Public Accounts Committee

Oral evidence: NAO 2015-16 Estimate, HC 972

Monday 02 February 2015

Ordered by the House of Commons to be published on 02 February 2015

Watch the meeting: http://www.parliamentlive.tv/Main/Player.aspx?meetingId=17182

Members present: Margaret Hodge (Chair); Mr Richard Bacon; Guto Bebb; Chris Heaton-Harris; Austin Mitchell.

 

Gabrielle Cohen, Executive Leader, National Audit Office, Laura Brackwell, Director, Sue Higgins, Director and Richard Brown, Treasury Officer of Accounts, were in attendance.

 

Witnesses:  Amyas Morse, Comptroller and Auditor General, and Michael Whitehouse, Chief Operating Officer, National Audit Office, gave evidence.

 

 

              Q1 Chair: Amyas, we are going to keep this brief. Because I have so much interaction with you, I find it rather difficult to know where to ask questions. Where shall I start? You are not achieving the same level of savings in back-office functions that we are demanding across the board in other bits of Government. I think 25% is the figure that you are coming up with at the end of this spending review period, whereas most Government Departments are going at 30%, and some are even having to bite a little harder. How, in the circumstances that we find ourselves in, can we justify you being let off lightly?

              Michael Whitehouse: The actual figure is that we have reduced the total cost of the NAO by 25% in real terms on the same basis as Government Departments. Our back office has reduced by a greater—

              Chair: I was putting you as a back-office function. I think you are a back-office function.

              Sir Amyas Morse: What is a back-office function?

              Chair: Well, it is not a direct service to the public.

              Richard Brown: Do you want to consider rephrasing that?

              Sir Amyas Morse: We have reduced our back offices—I am not sure I understand the question.              

              Mr Bacon: So the Treasury is a back office as well. [Interruption.]

              Sir Amyas Morse: Have you finished laughing? I am glad to give you some fun, and I will try to keep that up in future. Yes is the answer; we have been tough enough. I am not going to inflict the whole history of our cost efficiencies on you, but they have always been volunteered ahead of the curve and not on demand. What we can do is limited by our nature. Any generalised label does not tell you very much. Because we do audits, and we have to do them to a certain standard, I cannot just arbitrarily take out resource. That is about 70% of what we do, and I cannot just arbitrarily re-plan it and say, “We will do it more cheaply this year.” I have to actually find ways of extracting efficiencies from the organisation in order that it can work more cheaply. That is why we did a major reorganisation, and we have delivered the savings we said we would from it.

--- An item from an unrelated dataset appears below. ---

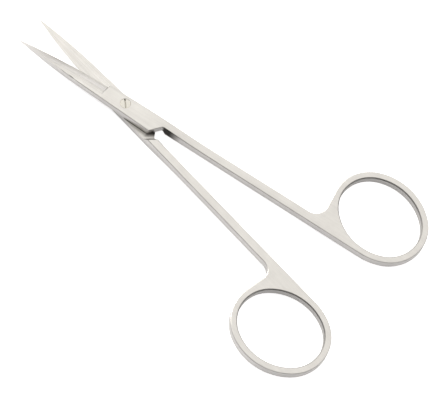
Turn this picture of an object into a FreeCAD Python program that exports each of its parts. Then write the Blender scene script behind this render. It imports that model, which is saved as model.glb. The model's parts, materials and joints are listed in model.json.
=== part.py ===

              During this year that we are talking about now, we are going through a process of putting ourselves in a position to offer up further structural savings next year. I fully expect to be asked to do that, but I just cannot do it every year, because it is not the nature of what we do. You can see at the rate that we have achieved efficiencies, we have progressed in line with what you could reasonably expect of many Government Departments. A lot of those Departments—may I say?—actually function by passing out money, to a large extent. When you are talking about whatever back office, it is quite an easy thing to reduce the amount of grant I am giving, for example, to a local authority and say that I have reduced my expenditure. When we take our expenditure down, we are talking about actually reducing our capacity.

              All I would say is that this year we will be delivering an underlying efficiency at 3%. I am expecting to achieve more structural savings next year. We need a technology change in order to be able to do that. I really cannot do it without that, without compromising my ability to act as the auditor to central Government. What we are saying is consistent with what we have said every year. I can achieve efficiencies, but I cannot achieve them by just hacking bits off the organisation. I have to have time to plan, to restructure it and to deliver those efficiencies.

 

              Q2 Chair: Where will your efficiencies come in the following year?

              Sir Amyas Morse: They will come from streamlining both the back office and the way we do our professional work with the aid of implementing technology. So we have a plan. We are discussing this with our new board. This is absolutely clear: it is only one year away. I am expecting to be delivering further structural efficiencies in a year’s time.

 

              Q3 Mr Bacon: Can I ask a question about staff? I think your establishment has 812—is that right?

              Michael Whitehouse: Next year, it will be 825 because we will take on some additional staff from the Audit Commission.

 

              Q4 Mr Bacon: But you are short-staffed at the moment.

              Michael Whitehouse: Yes. We are about 30 people below complement.

 

              Q5 Mr Bacon: Only 30? I had a higher number.

              Michael Whitehouse: We did have a higher number, but over the last few months we have been successful in recruiting more people. But we are anticipating that the nature of the market will mean that it will be quite difficult—

 

              Q6 Mr Bacon: Yes. The numbers I heard were 740 and 812. Was the gap that big at one point?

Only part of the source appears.